In the automotive and aerospace industries, SWIR sensors can enhance vision systems for autonomous vehicles and aircraft, particularly in low-visibility environments. Industrial inspection and material sorting could also benefit from spectral SWIR detection, enabling better identification of defects or material compositions.
Because the sensors are smaller and potentially more affordable, entirely new applications may emerge as the technology matures.
From Proof of Concept to Manufacturing
While the results presented at IEDM 2025 represent a strong proof of concept, imec is already focused on the next phase. The goal is to scale this technology from laboratory demonstrations to low-volume production, and eventually to full-scale manufacturing.
To accelerate this transition, imec is actively inviting industry partners to collaborate. By combining imec’s expertise in quantum dot image sensors, metasurfaces, spectral imaging, and advanced CMOS processing with application-specific knowledge from partners, the organization aims to bring this technology into real-world products more quickly.
The long-term vision is to establish an industry-ready platform for next-generation SWIR sensing that can be adapted, customized, and produced at scale.
A Step Forward for Spectral Imaging
The integration of colloidal quantum dot photodiodes on metasurfaces represents a meaningful step forward in spectral imaging technology.

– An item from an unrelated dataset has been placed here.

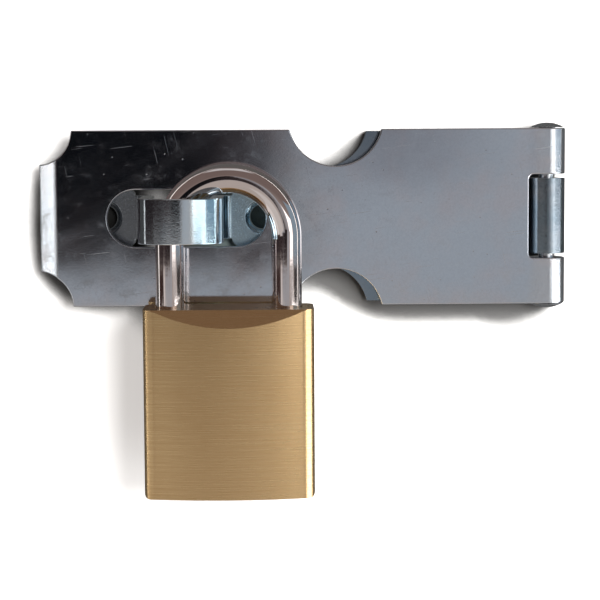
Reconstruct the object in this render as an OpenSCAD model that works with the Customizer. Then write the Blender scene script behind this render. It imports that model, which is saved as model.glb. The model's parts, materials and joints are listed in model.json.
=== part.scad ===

By shifting complexity away from the photodiode layer and into CMOS-compatible metasurfaces, imec has demonstrated a practical and scalable path toward compact spectral SWIR sensors.
As this platform evolves through collaboration and further development, it has the potential to reshape how SWIR imaging systems are designed, manufactured, and deployed—making advanced spectral sensing more accessible across industries.